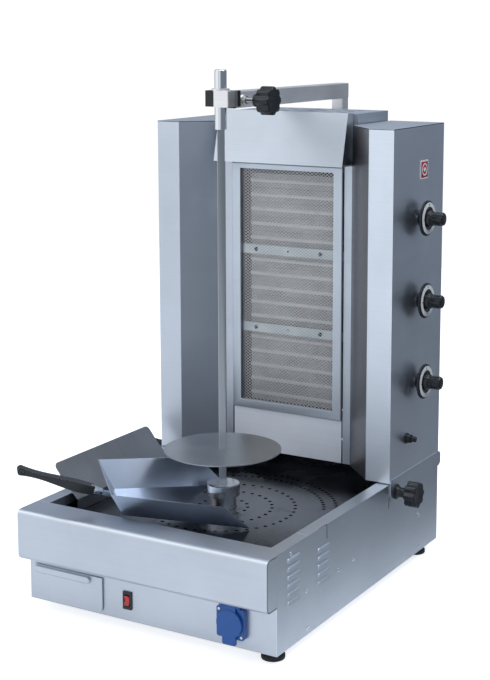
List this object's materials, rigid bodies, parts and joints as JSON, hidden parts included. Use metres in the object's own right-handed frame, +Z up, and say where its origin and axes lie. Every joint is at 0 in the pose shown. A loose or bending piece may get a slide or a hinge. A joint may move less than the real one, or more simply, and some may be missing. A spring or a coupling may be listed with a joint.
{
  "type": "vertical rotisserie broiler",
  "caption": "Countertop gas vertical broiler: burner tower on a sliding track, upright motor-driven spit with disc and top arm, drip tray, drawer, scoop and splash guard.",
  "frame": {"origin": "on the spit's axis, on the counter plane under the feet", "axes": "+X to the machine's right side with the gas knobs, +Y towards its back, +Z up along the spit"},
  "size_m": [0.5988, 0.7626, 0.941],
  "materials": {
    "stainless": "brushed stainless sheet",
    "stainless_dark": "stainless sheet darkened by heat and grease",
    "polished_steel": "polished stainless",
    "mesh_steel": "expanded steel mesh",
    "zinc": "zinc plated steel",
    "ceramic": "porous perforated ceramic",
    "brass": "machined brass",
    "motor_casting": "cast aluminium",
    "black_plastic": "moulded black phenolic",
    "rubber": "black rubber",
    "red_plastic": "translucent red plastic",
    "blue_plastic": "moulded blue plastic",
    "badge_metal": "printed aluminium plate"
  },
  "bodies": {
    "base": {"base_floor": "stainless", "base_sides": "stainless", "front_panel": "stainless", "back_panel": "stainless", "front_fascia": "stainless", "fascia_ends": "stainless", "side_rims": "stainless", "drip_pan": "stainless_dark", "perforated_plate": "stainless_dark", "feet": "rubber", "gearmotor": "motor_casting", "hub_housing": "polished_steel", "switch_frame": "black_plastic", "socket_body": "blue_plastic", "socket_hinge_pin": "zinc", "cable_gland": "black_plastic", "base_screws": "zinc"},
    "drive": {"drive_cap": "polished_steel"},
    "spit": {"spit_bar": "polished_steel", "meat_disc": "polished_steel"},
    "tower": {"wing_left": "stainless", "wing_right": "stainless", "wing_caps": "stainless", "skirts": "stainless", "tower_back": "stainless", "hood": "stainless", "flue_box": "stainless", "lower_panel": "stainless", "side_strips": "stainless", "guard_frame": "stainless", "guard_mesh": "mesh_steel", "burner_housings": "stainless", "ceramic_plaques": "ceramic", "burner_straps": "zinc", "gas_manifold": "brass", "gas_valves": "brass", "igniter_body": "black_plastic", "badge": "badge_metal", "arm_tube": "stainless", "arm_post": "stainless", "arm_end_plug": "black_plastic"},
    "valve_1": {"valve_spindle_1": "polished_steel"},
    "valve_2": {"valve_spindle_2": "polished_steel"},
    "valve_3": {"valve_spindle_3": "polished_steel"},
    "knob_1": {"gas_knob_1": "black_plastic"},
    "knob_2": {"gas_knob_2": "black_plastic"},
    "knob_3": {"gas_knob_3": "black_plastic"},
    "igniter": {"igniter_button": "black_plastic"},
    "clamp_left": {"clamp_knob_left": "black_plastic"},
    "clamp_right": {"clamp_knob_right": "black_plastic"},
    "arm_lock": {"arm_lock_knob": "black_plastic"},
    "arm_bar": {"arm_inner_bar": "zinc", "bearing_block": "black_plastic", "bearing_keeper": "polished_steel"},
    "rocker": {"switch_rocker": "red_plastic"},
    "lid": {"socket_lid": "blue_plastic"},
    "drawer": {"grease_drawer": "stainless"},
    "splash": {"splash_guard": "stainless"},
    "scoop": {"scoop_pan": "polished_steel", "scoop_handle": "black_plastic"}
  },
  "joints": [
    {"name": "tower_slide", "type": "slide", "parent": "base", "child": "tower", "axis": [0, 1, 0], "range_m": [0, 0.14]},
    {"name": "arm_bar_slide", "type": "slide", "parent": "tower", "child": "arm_bar", "axis": [0, -1, 0], "range_m": [0, 0.14]},
    {"name": "drive_turn", "type": "hinge", "parent": "base", "child": "drive", "pos_m": [0, 0, 0.19], "axis": [0, 0, 1], "continuous": true},
    {"name": "spit_lift", "type": "slide", "parent": "drive", "child": "spit", "axis": [0, 0, 1], "range_m": [0, 0.035]},
    {"name": "igniter_push", "type": "slide", "parent": "tower", "child": "igniter", "axis": [-1, 0, 0], "range_m": [0, 0.006], "stiffness_N_per_m": 600},
    {"name": "clamp_turn_left", "type": "hinge", "parent": "tower", "child": "clamp_left", "pos_m": [-0.2515, 0.197, 0.171], "axis": [-1, 0, 0], "range_deg": [0, 360]},
    {"name": "clamp_turn_right", "type": "hinge", "parent": "tower", "child": "clamp_right", "pos_m": [0.2515, 0.197, 0.171], "axis": [1, 0, 0], "range_deg": [0, 360]},
    {"name": "arm_lock_turn", "type": "hinge", "parent": "tower", "child": "arm_lock", "pos_m": [0.0125, 0.051, 0.887], "axis": [1, 0, 0], "range_deg": [0, 360]},
    {"name": "rocker_tilt", "type": "hinge", "parent": "base", "child": "rocker", "pos_m": [-0.041, -0.236, 0.0565], "axis": [1, 0, 0], "range_deg": [-7, 7]},
    {"name": "lid_swing", "type": "hinge", "parent": "base", "child": "lid", "pos_m": [0.168, -0.2505, 0.094], "axis": [-1, 0, 0], "range_deg": [0, 88], "stiffness_Nm_per_rad": 0.02, "springref_deg": -28.65},
    {"name": "drawer_slide", "type": "slide", "parent": "base", "child": "drawer", "axis": [0, -1, 0], "range_m": [0, 0.25]},
    {"name": "splash_lift", "type": "slide", "parent": "base", "child": "splash", "axis": [0, 0, 1], "range_m": [0, 0.2]},
    {"name": "scoop_lift", "type": "slide", "parent": "base", "child": "scoop", "axis": [-0.6688, -0.6761, 0.309], "range_m": [0, 0.3]},
    {"name": "valve_turn_1", "type": "hinge", "parent": "tower", "child": "valve_1", "pos_m": [0.25, 0.283, 0.668], "axis": [1, 0, 0], "range_deg": [0, 180]},
    {"name": "knob_push_1", "type": "slide", "parent": "valve_1", "child": "knob_1", "axis": [-1, 0, 0], "range_m": [0, 0.003], "stiffness_N_per_m": 1200},
    {"name": "valve_turn_2", "type": "hinge", "parent": "tower", "child": "valve_2", "pos_m": [0.25, 0.283, 0.515], "axis": [1, 0, 0], "range_deg": [0, 180]},
    {"name": "knob_push_2", "type": "slide", "parent": "valve_2", "child": "knob_2", "axis": [-1, 0, 0], "range_m": [0, 0.003], "stiffness_N_per_m": 1200},
    {"name": "valve_turn_3", "type": "hinge", "parent": "tower", "child": "valve_3", "pos_m": [0.25, 0.283, 0.362], "axis": [1, 0, 0], "range_deg": [0, 180]},
    {"name": "knob_push_3", "type": "slide", "parent": "valve_3", "child": "knob_3", "axis": [-1, 0, 0], "range_m": [0, 0.003], "stiffness_N_per_m": 1200}
  ],
  "couplings": [
    {"joint": "arm_bar_slide", "follows": "tower_slide", "ratio": 1}
  ]
}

================================

WHAT IS REQUIRED:
From the first line to the last, please quote the material above exactly.

REPLY:
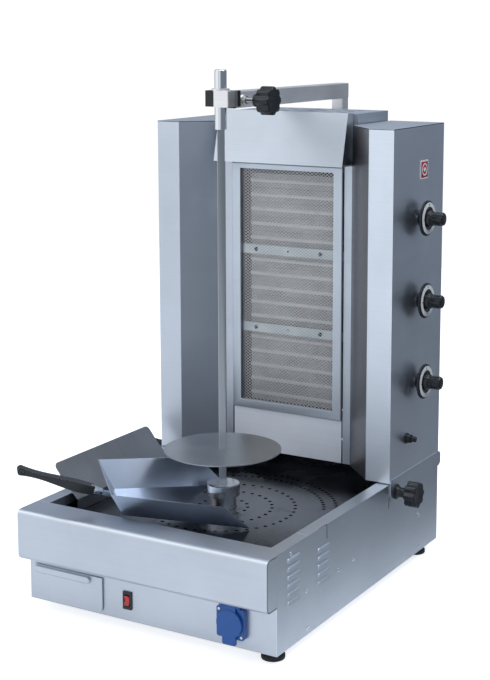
List this object's materials, rigid bodies, parts and joints as JSON, hidden parts included. Use metres in the object's own right-handed frame, +Z up, and say where its origin and axes lie. Every joint is at 0 in the pose shown. A loose or bending piece may get a slide or a hinge. A joint may move less than the real one, or more simply, and some may be missing. A spring or a coupling may be listed with a joint.
{
  "type": "vertical rotisserie broiler",
  "caption": "Countertop gas vertical broiler: burner tower on a sliding track, upright motor-driven spit with disc and top arm, drip tray, drawer, scoop and splash guard.",
  "frame": {"origin": "on the spit's axis, on the counter plane under the feet", "axes": "+X to the machine's right side with the gas knobs, +Y towards its back, +Z up along the spit"},
  "size_m": [0.5988, 0.7626, 0.941],
  "materials": {
    "stainless": "brushed stainless sheet",
    "stainless_dark": "stainless sheet darkened by heat and grease",
    "polished_steel": "polished stainless",
    "mesh_steel": "expanded steel mesh",
    "zinc": "zinc plated steel",
    "ceramic": "porous perforated ceramic",
    "brass": "machined brass",
    "motor_casting": "cast aluminium",
    "black_plastic": "moulded black phenolic",
    "rubber": "black rubber",
    "red_plastic": "translucent red plastic",
    "blue_plastic": "moulded blue plastic",
    "badge_metal": "printed aluminium plate"
  },
  "bodies": {
    "base": {"base_floor": "stainless", "base_sides": "stainless", "front_panel": "stainless", "back_panel": "stainless", "front_fascia": "stainless", "fascia_ends": "stainless", "side_rims": "stainless", "drip_pan": "stainless_dark", "perforated_plate": "stainless_dark", "feet": "rubber", "gearmotor": "motor_casting", "hub_housing": "polished_steel", "switch_frame": "black_plastic", "socket_body": "blue_plastic", "socket_hinge_pin": "zinc", "cable_gland": "black_plastic", "base_screws": "zinc"},
    "drive": {"drive_cap": "polished_steel"},
    "spit": {"spit_bar": "polished_steel", "meat_disc": "polished_steel"},
    "tower": {"wing_left": "stainless", "wing_right": "stainless", "wing_caps": "stainless", "skirts": "stainless", "tower_back": "stainless", "hood": "stainless", "flue_box": "stainless", "lower_panel": "stainless", "side_strips": "stainless", "guard_frame": "stainless", "guard_mesh": "mesh_steel", "burner_housings": "stainless", "ceramic_plaques": "ceramic", "burner_straps": "zinc", "gas_manifold": "brass", "gas_valves": "brass", "igniter_body": "black_plastic", "badge": "badge_metal", "arm_tube": "stainless", "arm_post": "stainless", "arm_end_plug": "black_plastic"},
    "valve_1": {"valve_spindle_1": "polished_steel"},
    "valve_2": {"valve_spindle_2": "polished_steel"},
    "valve_3": {"valve_spindle_3": "polished_steel"},
    "knob_1": {"gas_knob_1": "black_plastic"},
    "knob_2": {"gas_knob_2": "black_plastic"},
    "knob_3": {"gas_knob_3": "black_plastic"},
    "igniter": {"igniter_button": "black_plastic"},
    "clamp_left": {"clamp_knob_left": "black_plastic"},
    "clamp_right": {"clamp_knob_right": "black_plastic"},
    "arm_lock": {"arm_lock_knob": "black_plastic"},
    "arm_bar": {"arm_inner_bar": "zinc", "bearing_block": "black_plastic", "bearing_keeper": "polished_steel"},
    "rocker": {"switch_rocker": "red_plastic"},
    "lid": {"socket_lid": "blue_plastic"},
    "drawer": {"grease_drawer": "stainless"},
    "splash": {"splash_guard": "stainless"},
    "scoop": {"scoop_pan": "polished_steel", "scoop_handle": "black_plastic"}
  },
  "joints": [
    {"name": "tower_slide", "type": "slide", "parent": "base", "child": "tower", "axis": [0, 1, 0], "range_m": [0, 0.14]},
    {"name": "arm_bar_slide", "type": "slide", "parent": "tower", "child": "arm_bar", "axis": [0, -1, 0], "range_m": [0, 0.14]},
    {"name": "drive_turn", "type": "hinge", "parent": "base", "child": "drive", "pos_m": [0, 0, 0.19], "axis": [0, 0, 1], "continuous": true},
    {"name": "spit_lift", "type": "slide", "parent": "drive", "child": "spit", "axis": [0, 0, 1], "range_m": [0, 0.035]},
    {"name": "igniter_push", "type": "slide", "parent": "tower", "child": "igniter", "axis": [-1, 0, 0], "range_m": [0, 0.006], "stiffness_N_per_m": 600},
    {"name": "clamp_turn_left", "type": "hinge", "parent": "tower", "child": "clamp_left", "pos_m": [-0.2515, 0.197, 0.171], "axis": [-1, 0, 0], "range_deg": [0, 360]},
    {"name": "clamp_turn_right", "type": "hinge", "parent": "tower", "child": "clamp_right", "pos_m": [0.2515, 0.197, 0.171], "axis": [1, 0, 0], "range_deg": [0, 360]},
    {"name": "arm_lock_turn", "type": "hinge", "parent": "tower", "child": "arm_lock", "pos_m": [0.0125, 0.051, 0.887], "axis": [1, 0, 0], "range_deg": [0, 360]},
    {"name": "rocker_tilt", "type": "hinge", "parent": "base", "child": "rocker", "pos_m": [-0.041, -0.236, 0.0565], "axis": [1, 0, 0], "range_deg": [-7, 7]},
    {"name": "lid_swing", "type": "hinge", "parent": "base", "child": "lid", "pos_m": [0.168, -0.2505, 0.094], "axis": [-1, 0, 0], "range_deg": [0, 88], "stiffness_Nm_per_rad": 0.02, "springref_deg": -28.65},
    {"name": "drawer_slide", "type": "slide", "parent": "base", "child": "drawer", "axis": [0, -1, 0], "range_m": [0, 0.25]},
    {"name": "splash_lift", "type": "slide", "parent": "base", "child": "splash", "axis": [0, 0, 1], "range_m": [0, 0.2]},
    {"name": "scoop_lift", "type": "slide", "parent": "base", "child": "scoop", "axis": [-0.6688, -0.6761, 0.309], "range_m": [0, 0.3]},
    {"name": "valve_turn_1", "type": "hinge", "parent": "tower", "child": "valve_1", "pos_m": [0.25, 0.283, 0.668], "axis": [1, 0, 0], "range_deg": [0, 180]},
    {"name": "knob_push_1", "type": "slide", "parent": "valve_1", "child": "knob_1", "axis": [-1, 0, 0], "range_m": [0, 0.003], "stiffness_N_per_m": 1200},
    {"name": "valve_turn_2", "type": "hinge", "parent": "tower", "child": "valve_2", "pos_m": [0.25, 0.283, 0.515], "axis": [1, 0, 0], "range_deg": [0, 180]},
    {"name": "knob_push_2", "type": "slide", "parent": "valve_2", "child": "knob_2", "axis": [-1, 0, 0], "range_m": [0, 0.003], "stiffness_N_per_m": 1200},
    {"name": "valve_turn_3", "type": "hinge", "parent": "tower", "child": "valve_3", "pos_m": [0.25, 0.283, 0.362], "axis": [1, 0, 0], "range_deg": [0, 180]},
    {"name": "knob_push_3", "type": "slide", "parent": "valve_3", "child": "knob_3", "axis": [-1, 0, 0], "range_m": [0, 0.003], "stiffness_N_per_m": 1200}
  ],
  "couplings": [
    {"joint": "arm_bar_slide", "follows": "tower_slide", "ratio": 1}
  ]
}